I am not sure why his brethren disliked him. Maybe it was his superior strut, the way he showed off his fancy accessories or perhaps they just hated his guts. Whatever it was, they made no bones about it. Once he tried to join a group discussion but was summarily dismissed. Another time he was walking down the street, minding his own business, looking debonair in a red scarf when a rival grabbed him by the neck and rattled him like a rag doll.
I think they detested his ambition for he relentlessly strived to increase and consolidate his land holdings. As his empire grew so did his troubles. All territories had to be guarded against invasion and took up most of his time. He would take a round of his empire at the crack of dawn and once again before retiring at night. After a vacation he would rush to assess any loss and reclaim lost ground. It was surprising how he would be dozing peacefully in the car and would switch to high alert as soon as we swung off the highway. Maybe he could sniff it in the air, the smell of betrayal. In any case he had a sixth sense for his native land. He would gaze out of the window, his body taut with tension, ready to pounce on any squatters. As soon as the car stopped, he would rush out and push encroachments back.
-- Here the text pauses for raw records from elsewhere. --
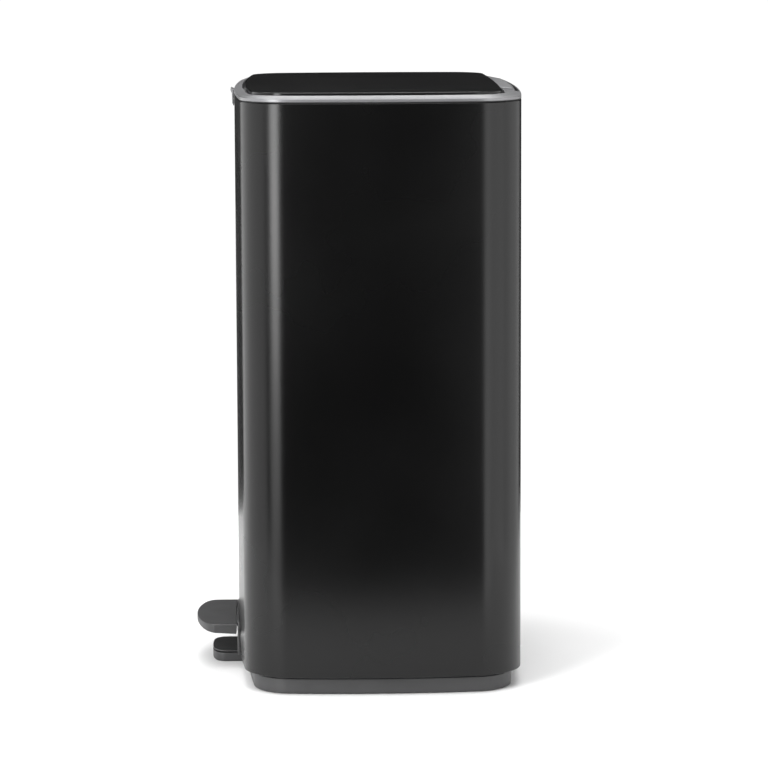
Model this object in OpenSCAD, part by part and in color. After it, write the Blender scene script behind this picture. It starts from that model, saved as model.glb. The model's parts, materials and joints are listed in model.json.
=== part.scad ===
// Flat pedal waste bin: lacquered steel body on a plastic base, with a flush
// lid that a foot pedal opens through a lever under the bucket and a push rod
// up the back wall.
// Front (pedal side) faces -Y, the width runs along X, and +Z is up.
// The origin is on the floor, under the middle of the body.

/* [Body] */
// Width of the body at its corners
body_w = 420; // [380:5:460]
// Depth of the body at its corners
body_d = 306; // [290:2:330]
// Height of the top of the lid above the floor
total_h = 677.5; // [640:0.5:720]
// Radius of the body's vertical corners
corner_r = 45; // [40:1:50]
// How far the two side walls bow outwards at their middle
side_bow = 9; // [6:0.5:10]
// How far the front and back walls bow outwards at their middle
front_bow = 11; // [10:0.5:12]
// Thickness of the steel sheet
sheet_t = 0.6; // [0.5:0.1:1]

/* [Base] */
// Height of the plastic skirt that shows below the steel body
skirt_h = 21; // [18:1:24]
// How far the skirt stands back from the steel body
skirt_inset = 10; // [8:1:12]

/* [Lid] */
// Distance from the body's edge to the lid panel at the front and sides
lid_inset = 12.5; // [12:0.5:14]
// Distance from the body's edge to the lid panel at the back
lid_back = 18.5; // [18:0.5:19]
// How far the back edge of the lid panel bows outwards at its middle
lid_back_bow = 4; // [3:0.5:5]
// Gap between the lid panel and the rim around it
lid_gap = 3; // [3:0.5:3.5]
// Angle that the lid opens to, in degrees
lid_open = 80; // [70:1:80]

/* [Pedal] */
// Width of the pedal pad
pad_w = 140; // [110:5:140]
// How far the pad stands out in front of the body
pad_reach = 49.5; // [40:0.5:50]
// Height of the top of the pad above the floor
pad_top = 52; // [50:1:54]

/* [Hidden] */
$fn = 48;

// Colours
lacquer = [0.05, 0.05, 0.055];
gunmetal = [0.42, 0.42, 0.43];
plastic = [0.24, 0.24, 0.25];
black_plastic = [0.1, 0.1, 0.1];
bucket_grey = [0.3, 0.3, 0.31];
rubber = [0.12, 0.12, 0.12];
steel = [0.7, 0.7, 0.72];

// Heights
body_top = total_h - 11;
gasket_t = 1.3;
rim_edge_z = total_h - 6.5;
rim_inner_z = total_h - 2.8;
lid_under = total_h - 3;
cover_z = 64;
cover_t = 2.5;

// Depth positions at the middle of the body
front_y = -body_d / 2 - front_bow;
back_y = body_d / 2 + front_bow;

// Lid hinge
hinge_y = body_d / 2 - 4;
hinge_z = total_h - 11.5;
pin_r = 2.5;
bush_r = 4;
arm_w = 190;
knuckle_r = 6;
horn_len = 12;
horn_angle = lid_open / 2;
horn_y = hinge_y - horn_len * cos(horn_angle);
horn_z = hinge_z - horn_len * sin(horn_angle);

// Pedal pivot and push rod
pivot_y = 12;
pivot_z = 38;
axle_r = 3;
fit = 0.05;
rod_y = horn_y - 0.8;
rod_r = 3;
lever_top = 46;
rod_gap = 0.5;

// Bucket
bucket_t = 2;
bucket_top = body_top - 19;
bucket_front = front_y + 14;
bucket_back = rod_y - 8.5;
bucket_z = cover_z + cover_t;

// ---- outlines -------------------------------------------------------------

// Points of a rounded rectangle whose four sides bow outwards, anticlockwise
// from the right side. w and d are measured at the corners.
function bowed(w, d, r, y0 = 0, back_bow = front_bow) = [
    for (p = rounded(w / 2, d / 2, r))
        [p[0] * (1 + 2 * side_bow / w * (1 - pow(2 * p[1] / d, 2))),
         p[1] * (1 + 2 * (p[1] > 0 ? back_bow : front_bow) / d
                 * (1 - pow(2 * p[0] / w, 2))) + y0]
];
corner_steps = 7;
side_steps = 6;
function rounded(hx, hy, r) = concat(
    side_points([hx, r - hy], [hx, hy - r]),
    arc_points([hx - r, hy - r], r, 0),
    side_points([hx - r, hy], [r - hx, hy]),
    arc_points([r - hx, hy - r], r, 90),
    side_points([-hx, hy - r], [-hx, r - hy]),
    arc_points([r - hx, r - hy], r, 180),
    side_points([r - hx, -hy], [hx - r, -hy]),
    arc_points([hx - r, r - hy], r, 270)
);
function side_points(a, b) =
    [for (i = [0:side_steps - 1]) a + (b - a) * i / side_steps];
function arc_points(c, r, start) =
    [for (i = [0:corner_steps - 1])
        c + r * [cos(start + 90 * i / corner_steps),
                 sin(start + 90 * i / corner_steps)]];

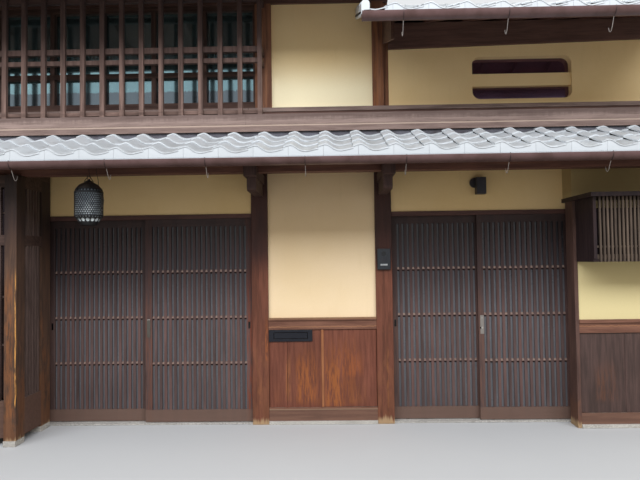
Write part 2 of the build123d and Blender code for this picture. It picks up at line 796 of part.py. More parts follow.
with BuildPart() as upper_middle_plaster:
    piece((upper_post_2[1], upper_post_3[0]), plaster_y, (upper_rail_top, left_plate_bottom))
keep(upper_middle_plaster, "upper_middle_plaster")

upper_right_x = (upper_post_3[1], right_inside)
slit_x = (upper_post_3[1] + slit_left_inset, upper_post_3[1] + slit_left_inset + slit_width)
slit_centre = ((slit_x[0] + slit_x[1]) / 2, slit_bottom + slit_height / 2)
with BuildPart() as upper_right_plaster:
    along_y(plaster_y, [
        (upper_right_x[0], upper_rail_top),
        (upper_right_x[1], upper_rail_top),
        (upper_right_x[1], right_plate_bottom + right_plate_rise),
        (upper_right_x[0], right_plate_bottom),
    ])
    with BuildSketch(Plane.XZ.offset(-plaster_y[0])) as slit:
        with Locations(slit_centre):
            RectangleRounded(slit_width, slit_height, slit_radius)
    extrude(slit.sketch, amount=-wall_thickness, mode=Mode.SUBTRACT)
    piece(slit_x, (plaster_y[0] + slit_bar_setback, plaster_y[1]), (slit_bar_bottom, slit_bar_top))
keep(upper_right_plaster, "upper_right_plaster")

window_x = (left_inside, upper_post_2[0])
window_y = (front + window_setback, front + window_setback + window_frame_depth)
with BuildPart() as upper_window:
    piece(window_x, window_y, (upper_rail_top, left_plate_bottom))
    light_width = (window_x[1] - window_x[0]) / window_lights
    for index in range(window_lights):
        light_left = window_x[0] + index * light_width
        light_x = (light_left + window_stile / 2, light_left + light_width - window_stile / 2)
        piece(light_x, window_y, (window_sill_top, transom_bottom), mode=Mode.SUBTRACT)
        piece(light_x, window_y, (transom_top, window_head_bottom), mode=Mode.SUBTRACT)
keep(upper_window, "upper_window")

lattice_y = (sill_front, sill_front + upper_bar_depth)
lattice_rail_y = (lattice_y[1], lattice_y[1] + upper_lattice_rail_depth)
lattice_right = upper_post_2_x + lattice_overlap
lattice_left = left_end + lattice_left_inset
bar_count = int((lattice_right - lattice_left) // upper_bar_pitch) + 1
last_left = lattice_right - upper_bar_width - (bar_count - 1) * upper_bar_pitch
bar_centres = [last_left + upper_bar_width / 2 + index * upper_bar_pitch for index in range(bar_count)]
arm_y = (lattice_rail_y[1] + seat_gap, front)
with BuildPart() as upper_lattice:
    uprights(bar_centres, upper_bar_width, lattice_y, (sill_beam_top, upper_bar_top))
    for low, high in upper_lattice_rails:
        piece((last_left, lattice_right), lattice_rail_y, (low, high))
        uprights((bar_centres[0], bar_centres[-1]), upper_bar_width, arm_y, (low, high))
keep(upper_lattice, "upper_lattice")

# Wall plates: the right one is a tapered log that rises to the right
plate_y = (front, front + girder_depth)
rear_plate_y = (back - girder_depth, back)
with BuildPart() as wall_plates:
    along_x((left_inside, upper_post_3[1]), [
        (plate_y[0], left_plate_bottom),
        (plate_y[1], left_plate_bottom),
        (plate_y[1], main_z(plate_y[1], left_eave_top, under_roof)),
        (plate_y[0], main_z(plate_y[0], left_eave_top, under_roof)),
    ])
    along_x((left_inside, upper_post_3[1]), [
        (rear_plate_y[0], left_plate_bottom),
        (rear_plate_y[1], left_plate_bottom),
        (rear_plate_y[1], main_z(rear_plate_y[1], left_eave_top, under_roof)),
        (rear_plate_y[0], main_z(rear_plate_y[0], left_eave_top, under_roof)),
    ])
    along_x(upper_right_x, [
        (plate_y[0], right_plate_bottom),
        (plate_y[1], right_plate_bottom),
        (plate_y[1], main_z(plate_y[1], right_eave_top, under_roof)),
        (plate_y[0], main_z(plate_y[0], right_eave_top, under_roof)),
    ])
    along_y((plate_y[0] - plate_cut_margin, plate_y[1] + plate_cut_margin), [
        (upper_right_x[0], right_plate_bottom - plate_cut_margin),
        (upper_right_x[1], right_plate_bottom - plate_cut_margin),
        (upper_right_x[1], right_plate_bottom + right_plate_rise),
        (upper_right_x[0], right_plate_bottom),
    ], mode=Mode.SUBTRACT)
    along_x(upper_right_x, [
        (rear_plate_y[0], right_plate_bottom),
        (rear_plate_y[1], right_plate_bottom),
        (rear_plate_y[1], main_z(rear_plate_y[1], right_eave_top, under_roof)),
        (rear_plate_y[0], main_z(rear_plate_y[0], right_eave_top, under_roof)),
    ])
keep(wall_plates, "wall_plates")

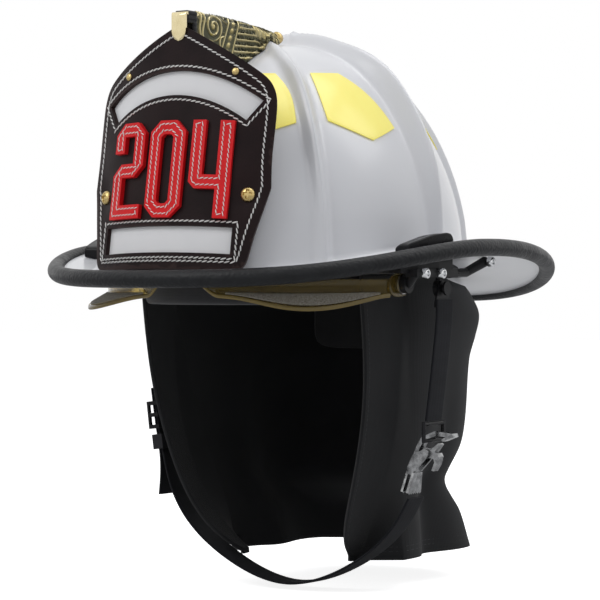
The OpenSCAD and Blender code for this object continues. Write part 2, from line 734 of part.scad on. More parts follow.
// Height of the shield's top edge: high over the face, below the brim at the temples
function shield_top_z(x) =
    let (
        hi = -pivot_down + shield_rad(min(abs(x), 66)) * sin(shield_top_a),
        lo = -6.2
    )
    lerp(hi, lo, ease((abs(x) - 52) / 20));
function shield_bot_z(x) = shield_low_z + notch_h * (1 - ease((abs(x) - 0.45 * notch_half) / (0.6 * notch_half)));
function shield_at(x, z, off) =
    let (r = shield_rad(x) - off, dz = z + pivot_down)
    [x, -pivot_y - sqrt(max(0, r * r - dz * dz)), z];
function lip_share(x) =
    let (k = clamp01((abs(x) - notch_half * 0.9) / (lip_end - notch_half * 0.9)))
    pow(max(0, sin(180 * pow(k, 1.25))), 0.8);
function lip_at(x, k, off) =
    let (
        p = shield_at(x, shield_bot_z(x), off),
        s = lip_share(x) * lip_out * k,
        o = unit([p[0] * 0.35, p[1] + pivot_y * 0.4, 0])
    )
    p + o * s * 0.9 - [0, 0, s * 0.46];
shield_cols = [for (i = [-18:18]) shield_x_end * i / 18];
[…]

On our outstation visits he frequently got into arguments with the locals. Once I dragged him away from a street fight and he spent the entire night plotting revenge against those who had tried to ridicule him. At the first sign of daybreak he ran out to settle the score. Unknown to him, his rivals lay waiting. They surrounded him and tossed him around till he was miraculously rescued by our driver. I thought the incident would change him, slow him down, stop him from taking risks, getting into scuffles. But that didn’t happen. He was shaken, not subdued by the experience and continued to take on adversaries larger than himself.
One day as we emerged from a friend’s house he marked it and then dashed across the road to lay claim on the other side. Enroute, he was hit by a motorbike but luckily escaped with just a bruised ego. I was so angry by his recklessness that instead of asking if he was hurt I scolded him. That was enough to disillusion him. He refused to look at me. He withdrew, became disinterested in food and stopped the territorial marking. Eventually the little land shark recovered, forgave me and resumed his task of sniffing and pissing. Then a couple of months later he vanished, never to be found, leaving a dog shaped hole in my heart.
Pogo, my lost Lhasa, was an embodiment of dreams and doggedness. He taught me the basics of Ambition, Bravery, Consistency and that the size of the fight in a dog matters more than the size of the dog in a fight!